Известно, споров и разночтений было множество уже при жизни Чехова. «Неужели в нашей жизни все так нудно и тоскливо?» – писал рецензент «Русского листка». Чехов «является драматургом не только слабым, но почти курьезным, в достаточной мере пустым, вялым, однообразным», – писал Буренин в «Новом времени». Одни ругали спектакль МХАТа, другие восторгались им. Прежний друг Чехова Суворин писал: «Это трагедия русской жизни, а не комедия и не забава». Брюсов отозвался холодно, Белый хвалил, Горький не понял, Бунин, не любивший театра, посмеивался: мол, вишневых садов в России вообще не бывает, это только в Малороссии, да и то садики возле мазанки. А казанский студент Барановский в письме Чехову писал, отражая настроения молодежи: «Вся соль в Лопахине и студенте Трофимове. Вы ставите вопрос, что называется, ребром… категорически предлагаете ультиматум в лице этого Лопахина… вопрос этот – тот самый, который ясно сознавал Александр II, когда он в своей речи в Москве накануне освобождения крестьян сказал между прочим: «Лучше освобождение сверху, чем революция снизу». Молодой Мейерхольд ставил пьесу в провинциальном Херсоне, ставил еще традиционно-реалистически, но писал о ней так: «Ваша пьеса абстрактна, как симфония Чайковского. И режиссер должен уловить ее слухом прежде всего. В третьем акте на фоне глупого «топотанья» – вот это топотанье нужно услышать – незаметно для людей входит Ужас… В Художественном театре… не остается такого впечатления». И далее Мейерхольд говорит пророчески: «…в драме Западу придется учиться у вас».

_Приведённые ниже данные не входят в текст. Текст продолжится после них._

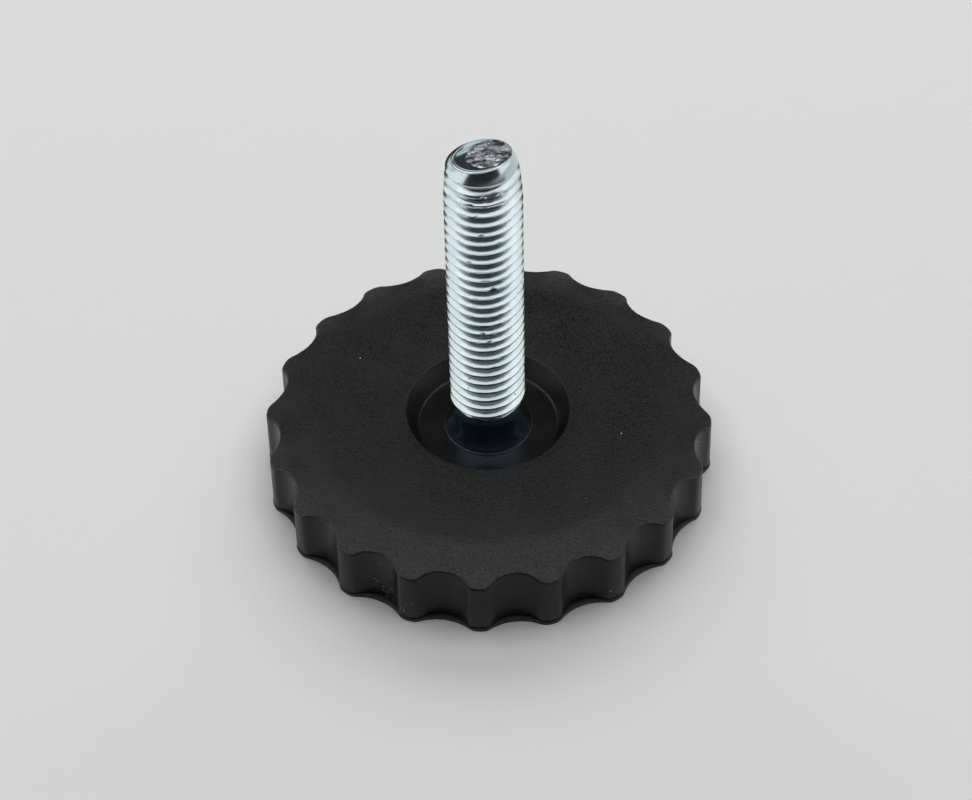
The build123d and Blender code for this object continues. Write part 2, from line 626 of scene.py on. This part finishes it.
@dataclass(frozen=True)
class TornSteel:
    """End face left by a cropping blade, in dark and bright streaks."""

    dark_colour: Colour = (0.08, 0.095, 0.11)
    bright_colour: Colour = (0.80, 0.85, 0.90)
    roughness: Point = (0.30, 0.45)
    streak_size: float = 0.9
    streak_stretch: Place = (1.0, 1.8, 1.0)
    streak_span: Point = (0.38, 0.62)
    streak_relief: float = 0.16

    def material(self) -> "bpy.types.Material":
        """Builds the material.

        Returns:
            The material.
        """
        recipe = Recipe("torn_steel")
        place = recipe.stretched(*self.streak_stretch)
        streaks = recipe.grain(self.streak_size, detail=4.0, place=place)
        share = recipe.ramp(streaks, *self.streak_span)
        recipe.feed("Base Color", recipe.blend(share, self.dark_colour, self.bright_colour))
        recipe.feed("Roughness", recipe.ramp(streaks, *NOISE_SPAN, *self.roughness))
        recipe.set(Metallic=1.0)
        recipe.bump([(streaks, self.streak_relief)])
        return recipe.material


@dataclass(frozen=True)
class SoleRubber:
    """Dull dark rubber of the sole."""

    colour: Colour = (0.018, 0.018, 0.018)
    pale_colour: Colour = (0.03, 0.03, 0.03)
    roughness: Point = (0.55, 0.7)
    cloud_size: float = 3.0
    grain_size: float = 0.15
    grain_relief: float = 0.02

    def material(self) -> "bpy.types.Material":
        """Builds the material.

        Returns:
            The material.
        """
        recipe = Recipe("sole_rubber")
        cloud = recipe.grain(self.cloud_size, detail=4.0)
        tone = recipe.blend(recipe.ramp(cloud, *CLOUD_SPAN), self.colour, self.pale_colour)
        recipe.feed("Base Color", tone)
        recipe.feed("Roughness", recipe.ramp(cloud, *NOISE_SPAN, *self.roughness))
        recipe.bump([(recipe.grain(self.grain_size), self.grain_relief)])
        return recipe.material


@dataclass(frozen=True)
class PaleFloor:
    """Plain pale paper sweep."""

    colour: Colour = (0.86, 0.86, 0.865)
    roughness: float = 0.9

    def material(self) -> "bpy.types.Material":
        """Builds the material.

        Returns:
            The material.
        """
        recipe = Recipe("pale_floor")
        recipe.set(
            Base_Color=(*self.colour, 1.0), Roughness=self.roughness, Specular_IOR_Level=0.0
        )
        return recipe.material


@dataclass(frozen=True)
class Scallops:
    """A round outline of noses joined by tangent hollows, in millimetres."""

    nose_reach: float
    depth: float
    face_radius: float = 3.2
    face_swing: float = 10.0
    corner_radius: float = 1.15
    lobes: int = 20
    face_steps: int = 4
    corner_steps: int = 7
    hollow_steps: int = 12

    def draw(self, bench: Bench, height: float) -> None:
        """Draws the closed outline on an empty bench.

        Args:
            bench: Bench that holds only its first vertex.
            height: Height of the outline.
        """
        half_pitch = math.pi / self.lobes
        face_centre = self.nose_reach - self.face_radius
        face_swing = math.radians(self.face_swing)
        inner = self.face_radius - self.corner_radius
        corner = Vector((face_centre + inner * math.cos(face_swing), -inner * math.sin(face_swing)))
        valley = self.nose_reach - self.depth
        toward = Vector((math.cos(half_pitch), -math.sin(half_pitch)))
        along = toward.dot(corner)
        hollow_radius = (
            self.corner_radius**2 - valley**2 - corner.length_squared + 2 * valley * along
        ) / (2 * (valley - along - self.corner_radius))
        hollow = toward * (valley + hollow_radius)
        away = hollow - corner
        turned = math.atan2(-away.y, away.x)
        hollow_swing = turned - half_pitch
        bench.move(x=valley * toward.x, y=valley * toward.y, z=height)
        bench.swing((hollow.x, hollow.y), -hollow_swing, self.hollow_steps // 2)
        bench.swing((corner.x, corner.y), turned - face_swing, self.corner_steps)
        bench.swing((face_centre, 0), 2 * face_swing, self.face_steps)
        bench.swing((corner.x, -corner.y), turned - face_swing, self.corner_steps)
        bench.swing((hollow.x, -hollow.y), -hollow_swing, self.hollow_steps // 2)
        bench.repeat(self.lobes)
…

Прошло восемьдесят лет, но споры и трактовки не утихают. Хотя стали наконец приходить к истине.

Вот высказывания Питера Брука: «Чехов не выносил драматический тон и замедленность, навязываемые режиссером… Чтобы быть верным Чехову, создавшему современный театр, надо придумывать. Нельзя пользоваться только тем, что было создано до и после него». И еще: «Я бы сравнил его поэзию с тем, что прекрасно в фильме, – с последовательностью естественных и правдивых картин… Он драматург движения жизни, одновременно серьезный и улыбающийся, забавный и горький».

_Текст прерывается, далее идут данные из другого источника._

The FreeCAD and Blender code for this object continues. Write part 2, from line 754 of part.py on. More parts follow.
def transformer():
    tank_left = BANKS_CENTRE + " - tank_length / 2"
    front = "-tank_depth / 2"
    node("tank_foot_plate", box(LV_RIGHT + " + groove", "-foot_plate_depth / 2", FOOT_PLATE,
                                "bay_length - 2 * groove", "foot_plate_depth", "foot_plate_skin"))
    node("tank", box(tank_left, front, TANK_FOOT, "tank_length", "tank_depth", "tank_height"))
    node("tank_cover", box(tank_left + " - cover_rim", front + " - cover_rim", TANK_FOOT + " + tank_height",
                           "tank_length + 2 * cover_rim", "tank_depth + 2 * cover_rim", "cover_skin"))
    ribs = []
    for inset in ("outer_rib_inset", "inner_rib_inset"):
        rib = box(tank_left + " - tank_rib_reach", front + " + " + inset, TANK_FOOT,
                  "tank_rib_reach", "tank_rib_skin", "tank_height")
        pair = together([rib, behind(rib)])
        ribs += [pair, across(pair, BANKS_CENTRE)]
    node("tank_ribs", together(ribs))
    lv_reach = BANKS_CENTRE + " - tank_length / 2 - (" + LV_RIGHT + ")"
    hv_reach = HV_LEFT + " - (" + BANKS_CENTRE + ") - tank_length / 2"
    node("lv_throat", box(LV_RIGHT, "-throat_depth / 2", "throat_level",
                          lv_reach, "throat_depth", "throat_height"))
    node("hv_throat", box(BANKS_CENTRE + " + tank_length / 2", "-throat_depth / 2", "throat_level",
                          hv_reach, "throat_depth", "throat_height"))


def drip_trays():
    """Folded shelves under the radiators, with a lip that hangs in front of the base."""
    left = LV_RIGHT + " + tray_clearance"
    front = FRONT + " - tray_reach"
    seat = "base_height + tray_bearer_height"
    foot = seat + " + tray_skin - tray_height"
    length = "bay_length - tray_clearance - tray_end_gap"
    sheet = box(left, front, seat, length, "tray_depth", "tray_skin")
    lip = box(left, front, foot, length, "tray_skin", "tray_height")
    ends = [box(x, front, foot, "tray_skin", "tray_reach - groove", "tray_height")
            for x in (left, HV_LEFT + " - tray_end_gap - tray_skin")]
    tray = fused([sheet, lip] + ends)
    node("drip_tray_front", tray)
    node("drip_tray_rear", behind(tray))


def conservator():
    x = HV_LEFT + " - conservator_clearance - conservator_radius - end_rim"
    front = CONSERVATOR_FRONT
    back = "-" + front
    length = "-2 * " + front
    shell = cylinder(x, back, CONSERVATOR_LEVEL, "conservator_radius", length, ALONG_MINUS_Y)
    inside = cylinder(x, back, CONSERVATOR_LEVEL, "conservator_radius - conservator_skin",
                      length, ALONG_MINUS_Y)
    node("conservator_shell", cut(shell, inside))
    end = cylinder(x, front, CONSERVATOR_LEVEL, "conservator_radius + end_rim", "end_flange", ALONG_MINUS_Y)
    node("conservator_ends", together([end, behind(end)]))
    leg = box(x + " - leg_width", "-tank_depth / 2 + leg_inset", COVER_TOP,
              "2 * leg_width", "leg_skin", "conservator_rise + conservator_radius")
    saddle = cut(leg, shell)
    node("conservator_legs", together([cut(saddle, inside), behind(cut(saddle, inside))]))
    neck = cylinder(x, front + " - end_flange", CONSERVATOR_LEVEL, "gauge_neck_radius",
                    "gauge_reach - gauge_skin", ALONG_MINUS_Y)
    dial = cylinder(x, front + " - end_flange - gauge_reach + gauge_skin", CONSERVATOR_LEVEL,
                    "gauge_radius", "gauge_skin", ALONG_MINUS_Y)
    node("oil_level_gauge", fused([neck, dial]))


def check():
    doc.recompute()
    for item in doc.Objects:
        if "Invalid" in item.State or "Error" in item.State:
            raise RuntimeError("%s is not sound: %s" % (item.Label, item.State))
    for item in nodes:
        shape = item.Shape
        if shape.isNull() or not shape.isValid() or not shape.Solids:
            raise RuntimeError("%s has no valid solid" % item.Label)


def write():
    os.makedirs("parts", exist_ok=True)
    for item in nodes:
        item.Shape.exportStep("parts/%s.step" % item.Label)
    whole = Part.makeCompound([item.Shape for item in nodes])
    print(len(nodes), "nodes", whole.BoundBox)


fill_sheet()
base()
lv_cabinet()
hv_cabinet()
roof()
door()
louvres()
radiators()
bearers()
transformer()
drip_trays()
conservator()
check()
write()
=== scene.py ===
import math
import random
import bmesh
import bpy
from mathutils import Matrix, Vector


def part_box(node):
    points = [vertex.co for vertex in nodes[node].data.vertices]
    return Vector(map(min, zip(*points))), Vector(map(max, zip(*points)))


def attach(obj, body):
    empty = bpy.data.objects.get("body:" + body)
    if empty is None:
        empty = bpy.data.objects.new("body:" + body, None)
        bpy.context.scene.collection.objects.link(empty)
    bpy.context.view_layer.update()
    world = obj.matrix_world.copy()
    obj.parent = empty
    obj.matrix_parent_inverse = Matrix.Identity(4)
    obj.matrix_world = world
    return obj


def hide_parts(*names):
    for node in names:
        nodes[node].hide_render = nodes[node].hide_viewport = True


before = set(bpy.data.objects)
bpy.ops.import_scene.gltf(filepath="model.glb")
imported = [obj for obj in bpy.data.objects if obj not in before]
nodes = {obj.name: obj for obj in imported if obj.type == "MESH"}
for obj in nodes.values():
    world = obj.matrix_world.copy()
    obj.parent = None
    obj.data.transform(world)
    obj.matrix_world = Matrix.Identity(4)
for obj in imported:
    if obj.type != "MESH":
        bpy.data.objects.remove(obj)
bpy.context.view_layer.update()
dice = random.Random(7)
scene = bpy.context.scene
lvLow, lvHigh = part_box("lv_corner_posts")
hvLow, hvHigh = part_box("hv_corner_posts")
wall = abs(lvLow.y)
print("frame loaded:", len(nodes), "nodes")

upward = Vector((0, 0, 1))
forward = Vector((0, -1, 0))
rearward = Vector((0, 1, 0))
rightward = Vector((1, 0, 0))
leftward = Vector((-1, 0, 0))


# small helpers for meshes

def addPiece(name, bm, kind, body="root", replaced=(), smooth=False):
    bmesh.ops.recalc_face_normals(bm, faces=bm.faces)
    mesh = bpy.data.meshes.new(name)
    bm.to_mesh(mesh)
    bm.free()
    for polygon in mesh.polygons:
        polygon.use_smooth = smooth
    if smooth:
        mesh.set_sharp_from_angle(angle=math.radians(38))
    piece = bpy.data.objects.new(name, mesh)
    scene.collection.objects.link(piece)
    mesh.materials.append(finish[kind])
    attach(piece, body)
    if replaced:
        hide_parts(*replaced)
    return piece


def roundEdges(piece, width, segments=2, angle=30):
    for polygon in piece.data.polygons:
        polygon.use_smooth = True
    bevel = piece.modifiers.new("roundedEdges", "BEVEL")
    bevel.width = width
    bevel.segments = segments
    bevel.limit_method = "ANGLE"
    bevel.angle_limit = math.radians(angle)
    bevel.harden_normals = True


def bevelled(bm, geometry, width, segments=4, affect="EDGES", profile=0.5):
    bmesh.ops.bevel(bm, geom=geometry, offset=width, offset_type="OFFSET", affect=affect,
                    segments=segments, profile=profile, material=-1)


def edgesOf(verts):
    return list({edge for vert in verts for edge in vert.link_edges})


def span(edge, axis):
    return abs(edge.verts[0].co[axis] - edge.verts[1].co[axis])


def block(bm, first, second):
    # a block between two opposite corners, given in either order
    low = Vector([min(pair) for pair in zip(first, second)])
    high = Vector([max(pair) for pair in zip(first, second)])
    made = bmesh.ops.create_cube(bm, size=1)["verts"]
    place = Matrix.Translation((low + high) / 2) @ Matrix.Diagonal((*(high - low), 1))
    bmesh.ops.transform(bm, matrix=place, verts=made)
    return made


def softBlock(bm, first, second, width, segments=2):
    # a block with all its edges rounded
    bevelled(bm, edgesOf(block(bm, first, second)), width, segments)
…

У нас почему-то часто путают комедию и водевиль, фарс, и если в комедии, не дай бог, чья-то судьба складывается печально или звучит грустно-лирический монолог, уж ее сразу обзовут трагикомедией. А комедия-то всегда – внутри, в позиции и взгляде автора на происходящее. Вот слуга Яша курит сигару, все смеются. Это комедия, фарс, номер, это можно. Но Яша подлец, он безнравствен, он смеется в лицо над Гаевым, обманывает Дуняшу, презирает родную мать, как и родную страну, он не отправил к доктору больного Фирса, и Фирса «забыли» по милости Яши. Это уже вроде бы и не комедия. Но парижский зал особенно смеется, когда Яша просит Раневскую скорее ехать в Париж и его взять с собой: «…сами видите, страна необразованная, народ безнравственный, притом скука, на кухне кормят безобразно…» Раневская  н и ч е г о  Яше на это не отвечает. Потому что к этому моменту она уже заодно с Яшей. И писатель Чехов, драматург Чехов, д о к т о р  Чехов это знает. Он и еще раньше все знает про Раневскую, он видит ее насквозь (он и писал уже таких или подобных прелестных, но жалких, безвольных и «порочных», выморочных, обреченных героинь: Аркадину, Сарру, Елену в «Лешем» и «Дяде Ване», Машу в «Трех сестрах»). И  в с е й  пьесой «Вишневый сад» он говорит о комедии  ж и з н и, когда человек не хочет и не может понять происходящих  п е р е м е н, не видит новых, надвигающихся сил, когда он слеп, в шорах, живет иллюзиями и превратными представлениями о происходящем.